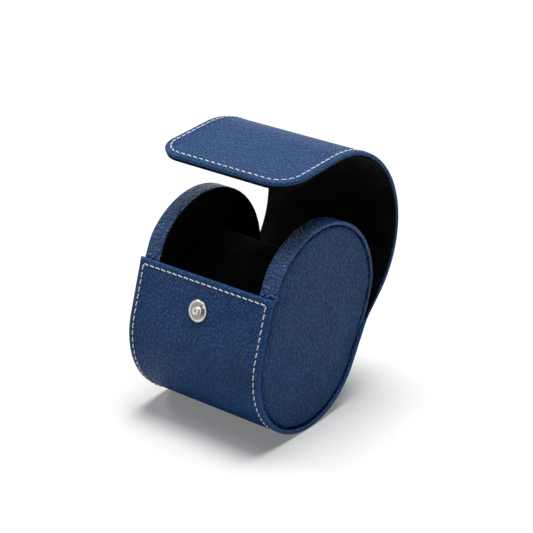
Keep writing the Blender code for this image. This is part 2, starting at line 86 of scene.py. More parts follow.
class CaseSizes(bpy.types.PropertyGroup):
    width: length("Width", "Across the leather strip", 73.0)
    bottom_radius: length("Bottom radius", "Of the round that the case stands on", 36.4)
    top_radius: length("Top radius", "Of the cheeks' round top", 38.6)
    centre_rise: length("Centre rise", "From the bottom round's centre to the top round's", 21.3)
    front_rise: length("Front rise", "Front panel's edge above the bottom round's centre", 25.7)
    lean: angle("Lean", "How far the open case leans back", 17.5)
    edge: length("Edge", "Thickness of the body's turned edge", 1.85)
    leather: length("Leather", "Thickness of the leather", 0.7)
    turn: length("Turn-in", "Leather turned in over the board's edge", 3.4)
    turn_rise: length("Turn-in rise", "The turned-in leather above the board", 0.08)
    outer_round: length("Outer round", "Round of the turned edge, outside", 0.6)
    inner_round: length("Inner round", "Round of the turned edge, inside", 0.35)


class LidSizes(bpy.types.PropertyGroup):
    hinge_strip: length("Hinge strip", "Bare leather between the back and the lid", 12.0)
    fold: angle("Fold", "From the back panel to the open hinge strip", -16.2)
    fold_ease: length("Fold ease", "How far from its corner the fold starts to round", 3.0)
    hinge_edge: length("Hinge edge", "Thickness of the folded leather in the hinge", 1.2)
    straight: length("Straight", "Flat run before the lid's round", 1.0)
    radius: length("Lid radius", "Of the lid's round, outside", 44.001)
    back_turn: angle("Back turn", "Of the lid's round, to its crown", 89.6)
    front_turn: angle("Front turn", "Of the lid's round, past its crown", 50.0)
    front_straight: length("Front straight", "Flat run from the round to the flap's bend", 13.984)
    flap: length("Flap", "From its bend to its free edge", 20.8)
    corner: length("Flap corner", "Radius of the flap's corners", 13.0)
    edge: length("Edge", "Thickness of the lid's turned edge", 1.65)


class VelvetSizes(bpy.types.PropertyGroup):
    body_half: length("Half width in the body", "Half the lining's width between the cheeks", 27.6)
    lid_half: length("Half width in the lid", "Half the lining's width in the lid", 36.0)
    front_margin: length("Front margin", "Bare leather at the front panel's edge", 0.95)
    lid_margin: length("Lid margin", "Bare leather round the flap's lining", 0.5)
    body_lay: length("Body lay", "From the leather's face in to the body's lining", 2.1)
    body_pile: length("Body pile", "Thickness of the body's lining", 0.8)
    hinge_lay: length("Hinge lay", "From the leather's face in to the hinge's lining", 0.95)
    hinge_pile: length("Hinge pile", "Thickness of the hinge's lining", 0.6)
    lid_lay: length("Lid lay", "From the leather's face in to the lid's lining", 1.9)
    lid_pile: length("Lid pile", "Thickness of the lid's lining", 0.9)
    flap_pile: length("Flap pile", "Thickness of the flap's lining", 1.4)
    flap_rise: length("Flap rise", "How far the lining takes to swell to the flap's thickness", 6.0)
    soft_round: length("Soft round", "Round of the lining's edge", 0.4)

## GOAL
Print back all the lines verbatim.

## TASK RESULT
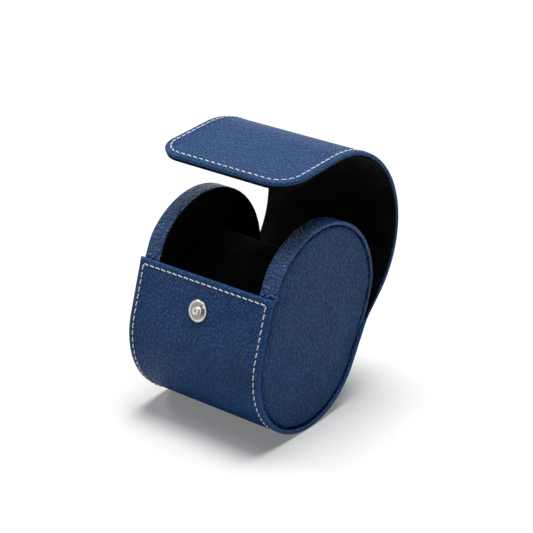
Keep writing the Blender code for this image. This is part 2, starting at line 86 of scene.py. More parts follow.
class CaseSizes(bpy.types.PropertyGroup):
    width: length("Width", "Across the leather strip", 73.0)
    bottom_radius: length("Bottom radius", "Of the round that the case stands on", 36.4)
    top_radius: length("Top radius", "Of the cheeks' round top", 38.6)
    centre_rise: length("Centre rise", "From the bottom round's centre to the top round's", 21.3)
    front_rise: length("Front rise", "Front panel's edge above the bottom round's centre", 25.7)
    lean: angle("Lean", "How far the open case leans back", 17.5)
    edge: length("Edge", "Thickness of the body's turned edge", 1.85)
    leather: length("Leather", "Thickness of the leather", 0.7)
    turn: length("Turn-in", "Leather turned in over the board's edge", 3.4)
    turn_rise: length("Turn-in rise", "The turned-in leather above the board", 0.08)
    outer_round: length("Outer round", "Round of the turned edge, outside", 0.6)
    inner_round: length("Inner round", "Round of the turned edge, inside", 0.35)


class LidSizes(bpy.types.PropertyGroup):
    hinge_strip: length("Hinge strip", "Bare leather between the back and the lid", 12.0)
    fold: angle("Fold", "From the back panel to the open hinge strip", -16.2)
    fold_ease: length("Fold ease", "How far from its corner the fold starts to round", 3.0)
    hinge_edge: length("Hinge edge", "Thickness of the folded leather in the hinge", 1.2)
    straight: length("Straight", "Flat run before the lid's round", 1.0)
    radius: length("Lid radius", "Of the lid's round, outside", 44.001)
    back_turn: angle("Back turn", "Of the lid's round, to its crown", 89.6)
    front_turn: angle("Front turn", "Of the lid's round, past its crown", 50.0)
    front_straight: length("Front straight", "Flat run from the round to the flap's bend", 13.984)
    flap: length("Flap", "From its bend to its free edge", 20.8)
    corner: length("Flap corner", "Radius of the flap's corners", 13.0)
    edge: length("Edge", "Thickness of the lid's turned edge", 1.65)


class VelvetSizes(bpy.types.PropertyGroup):
    body_half: length("Half width in the body", "Half the lining's width between the cheeks", 27.6)
    lid_half: length("Half width in the lid", "Half the lining's width in the lid", 36.0)
    front_margin: length("Front margin", "Bare leather at the front panel's edge", 0.95)
    lid_margin: length("Lid margin", "Bare leather round the flap's lining", 0.5)
    body_lay: length("Body lay", "From the leather's face in to the body's lining", 2.1)
    body_pile: length("Body pile", "Thickness of the body's lining", 0.8)
    hinge_lay: length("Hinge lay", "From the leather's face in to the hinge's lining", 0.95)
    hinge_pile: length("Hinge pile", "Thickness of the hinge's lining", 0.6)
    lid_lay: length("Lid lay", "From the leather's face in to the lid's lining", 1.9)
    lid_pile: length("Lid pile", "Thickness of the lid's lining", 0.9)
    flap_pile: length("Flap pile", "Thickness of the flap's lining", 1.4)
    flap_rise: length("Flap rise", "How far the lining takes to swell to the flap's thickness", 6.0)
    soft_round: length("Soft round", "Round of the lining's edge", 0.4)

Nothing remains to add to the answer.